Cass. pen. Sez. V, Sent., (ud. 07-04-2011) 25-05-2011, n. 20893

Sentenza scelta dal dott. Domenico Cirasole direttore del sito giuridico http://www.gadit.it/

Svolgimento del processo – Motivi della decisione

1 – D.R. ricorre contro sentenza del Tribunale di Pescara, che ha confermato la sua condanna con generiche ad Euro 200,00 di multa ed al risarcimento dei danni per i reati di cui all’art. 638 c.p., di danni al cane appartenente a D’.An. da lei colpito a calci e minaccia nei confronti dello stesso D’.

("devo ammazzare il cane ed il padrone"), a fronte del reato reciproco di percosse di D’..

Le prove poggiano oltre che su dichiarazioni degli offesi, di propri familiari e del veterinario.

Il ricorso (avv. P. Battisti) deduce:

1 – erronea applicazione di legge perchè i testi presenti hanno prospettato due dinamiche completamente diverse dei fatti, ritenute complementari dal Giudice di pace, sicchè si sarebbe dovuto applicare l’art. 530 cpv c.p.p., e perchè la pena appare eccessiva, in quanto computata nel massimo, forse in vista dell’indulto;

2 – mancanza ed illogicità di motivazione della sentenza di appello, che travisa che il Giudice di pace ha riconosciuto la posizione di parte dei testi, onde si sarebbe dovuto giungere alla formula assolutoria di cui all’art. 530 cpv. c.p.p..

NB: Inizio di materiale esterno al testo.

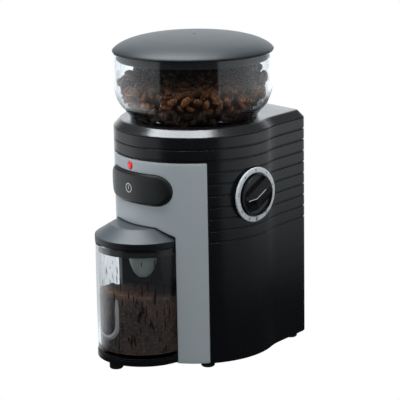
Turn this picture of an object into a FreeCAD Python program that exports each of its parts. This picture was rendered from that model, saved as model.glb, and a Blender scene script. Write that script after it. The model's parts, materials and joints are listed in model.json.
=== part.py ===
import FreeCAD, Part
import os
from math import acos, cos, degrees, pi, radians, sin, sqrt, tan

# Burr coffee grinder, millimetres, +Z up, front towards -Y, timer dial on +X.
# All sizes are written about the burr axis (x = y = 0, z = 0 on the table);
# the last step moves the whole grinder so that its origin is the centre of its own footprint.

V = FreeCAD.Vector

# ---- body ----
BODY_R = 65.0            # front of the body, about the burr axis
FLARE_R = 58.0           # hollow curve that leads from the round front to the tapered back
FLARE_ANGLE = 28.2       # where the hollow curve starts, behind +X
TAPER_ANGLE = 13.25      # taper of the flat flanks
REAR_Y = 83.0            # rear wall
REAR_CORNER_R = 8.0
WALL = 2.6
BODY_BOTTOM = 6.0        # the feet's height
BODY_TOP = 188.2         # where the top cover starts
COVER_HEIGHT = 6.2
CHAMFER = 5.8
COVER_PLATE = 3.0
GROOVE_COUNT = 9
GROOVE_PITCH = 9.25
GROOVE_BELOW_TOP = 9.05   # the first groove, under the cover's edge
GROOVE_HEIGHT = 1.3
GROOVE_DEPTH = 0.8

# ---- front panel ----
PANEL_ANGLE = 60.25      # half of the arc that it covers
PANEL_BELOW_TOP = 19.5
PANEL_SEAM = 0.25
MOUTH_GAP = 1.2          # beside the bin
MOUTH_TOP = 116.0
MOUTH_SHOULDER = 14.5     # how far the slanted corners reach in
MOUTH_SHOULDER_Z = 109.6
LED_BELOW_PANEL = 5.7
LENS_R = 3.0

# ---- power button ----
BUTTON_BELOW_PANEL = 22.8
BUTTON_HALF_W = 37.8
BUTTON_HALF_H = 12.1
BUTTON_PROUD = 2.0
BUTTON_GAP = 0.4
BUTTON_DEPTH = 6.0       # its inner face, behind the body's front
BUTTON_LIP = 1.4
BUTTON_TRAVEL = 1.5
SPRING_X = 30.0
ACTUATOR_X = 20.0
BOARD_DEPTH = 19.4       # front face of the circuit board, behind the body's front
BOARD_T = 1.6
BOARD_HALF_W = 34.5
BOARD_SPAN = (22.9, 21.6)   # below and above the button's middle
POST_X = 31.0
POST_SPAN = (18.4, 18.1)
POST_R = 3.0

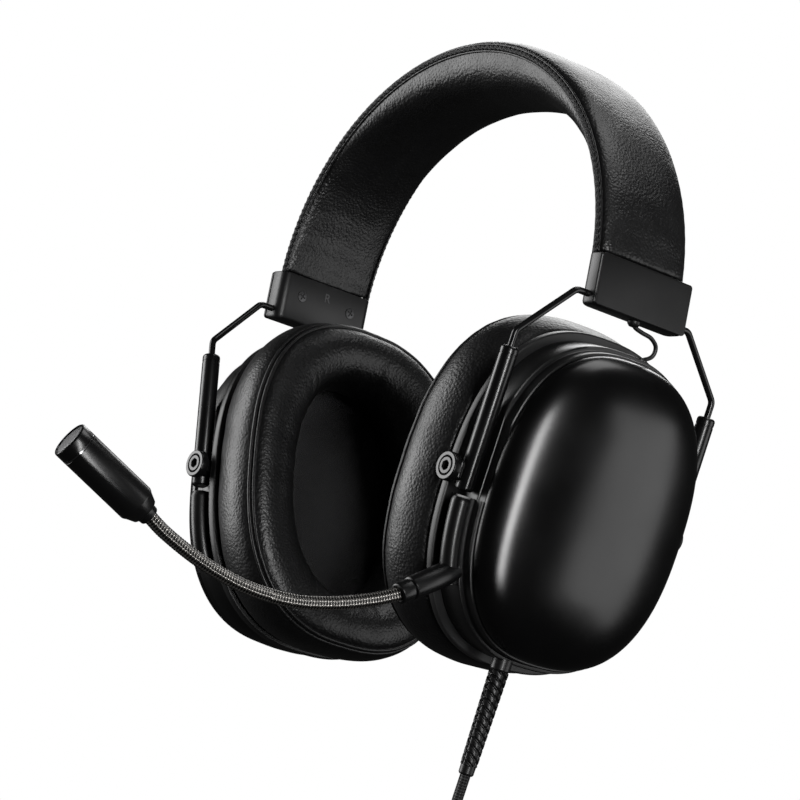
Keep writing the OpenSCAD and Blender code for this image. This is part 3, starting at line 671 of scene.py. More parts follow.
def makeBead(side, end):
    look = beadLook
    points = []
    for k in range(41):
        v = look["from"] + (look["to"] - look["from"]) * k / 40
        share = abs((v - cup["middle"]) / (cup["b"] + look["out"])) ** 2.5
        y = (cup["a"] + look["out"]) * (1 - share) ** 0.4
        sunk = 3.4 * eased((k - 30) / 10) if end > 0 else 0
        points.append(Vector((look["way"], end * (y - sunk), v)) * mm)
    path = spacedOut(points, 0.6 * mm)
    last = len(path) - 1

    def radius(angle, k):
        edge = 1 - 0.16 * (1 - min(k, 2) / 2)
        tail = 1 if end < 0 else 1 - 0.45 * eased((k - last * 0.7) / (last * 0.3))
        return look["radius"] * mm * edge * tail
    bm = bmesh.new()
    sweep(bm, path, 32, radius, (1, 0, 0))
    name = f"{side}_{'rear' if end > 0 else 'front'}_bead"
    return addPiece(bm, name, housingPlastic, f"{side}_cup", turn=cupOf[side])


collar = {"at": (3, 10, 50.6), "leadEnd": (3, 10, 51.2)}


def makeCup(side):
    body = f"{side}_cup"
    turn = cupOf[side]
    inner = [(8.5, 3.8), (5.4, 3.8), (5.2, 2.2), (-2.1, 2.2), (-2.4, 2.0)]
    outer = [(-2.4, 0.55), (-2.3, 0.3), (-1.95, 0.08), (-1.6, 0), (1, 0), (4.2, 0), (7.0, 0), (7.35, 0.08),
             (7.6, 0.35), (7.68, 0.8), (7.72, 1.2), (7.95, 1.42), (8.4, 1.5), (10.9, 1.5), (11.3, 1.6),
             (11.5, 1.9), (11.5, 2.3), (10.9, 2.6), (8.5, 3.8)]
    bm = bmesh.new()
    ovalWall(bm, outer + inner + outer[:1], outline=shellPoint)
    addPiece(bm, f"{side}_housing", housingPlastic, body, (f"{side}_cup_housing",), 32,
             turn)
    for end in (-1, 1):
        makeBead(side, end)

    cup["domeRings"] = [math.cos(k / 44 * math.pi / 2) for k in range(44)] + [0.004]
    bm = bmesh.new()
    wrapRings(bm, 160, 45, domeRing)
    rim = [(11.75, 2.32), (11.2, 2.45), (10.6, 2.9), (10.6, 3.4)]
    ovalWall(bm, rim, 160, domeEdge)
    addPiece(bm, f"{side}_dome", domePaint, body, (f"{side}_cup_dome",), 50, turn)

    bm = bmesh.new()
    ring = [(-2.6, 4), (-2.6, 0.75), (-2.65, 0.35), (-2.85, 0.08), (-3.1, 0), (-4.9, 0), (-5.2, 0.1),
            (-5.4, 0.4), (-5.45, 0.9), (-5.6, 1.1), (-5.6, 16.5), (-2.6, 16.5), (-2.6, 4)]
    ovalWall(bm, ring, outline=ringPoint)
    addPiece(bm, f"{side}_trim", trimPlastic, body, (f"{side}_trim_ring",), 32, turn)

    # collar that the jumper lead enters
    collarAt = Matrix.Translation(Vector(collar["at"]) * mm)
    bm = bmesh.new()
    lathe(bm, [(0, 0), (2.1 * mm, 0), (2.1 * mm, 0.9 * mm), (1.8 * mm, 1.3 * mm), (1.2 * mm, 1.35 * mm),
               (0.95 * mm, 1.1 * mm), (0.95 * mm, 0.4 * mm), (0, 0.4 * mm)], collarAt, 32)
    addPiece(bm, f"{side}_collar", leadRubber, body, turn=turn)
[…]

2. Il ricorso è inammissibile.

Prima che ripetitivo dei postulati, manifestamente infondati e ripetitivi della tesi di fatto, è generico.

Non prende conto alcuno della puntuale analisi svolta dal Giudice di pace che, fatta propria dal Tribunale, si fonda per quanto riguarda i danni al cane, anzitutto sulle attestazioni del veterinario.

La condotta tenuta ai danni del cane spiega il contesto in cui si cala la minaccia, cui segue l’offesa reciproca di D’..

La condanna è dunque contestata con riferimenti di principio astratti dalla realtà evidente, ripetutamente presa in conto.

Oltre il ricorso travisa che la pena prescritta per il procedimento avanti al giudice di pace relativamente al delitto di cui all’art. 638 c.p., comma 1 varia da Euro 258,00 ad Euro 2.582,00 in alternativa alla permanenza domiciliare ed quella del lavoro di pubblica utilità.
P.Q.M.

dichiara inammissibile il ricorso e condanna la ricorrente al pagamento delle spese del procedimento ed alla somma di Euro 1000,00 alla Cassa delle Ammende.

Testo non ufficiale. La sola stampa del bollettino ufficiale ha carattere legale.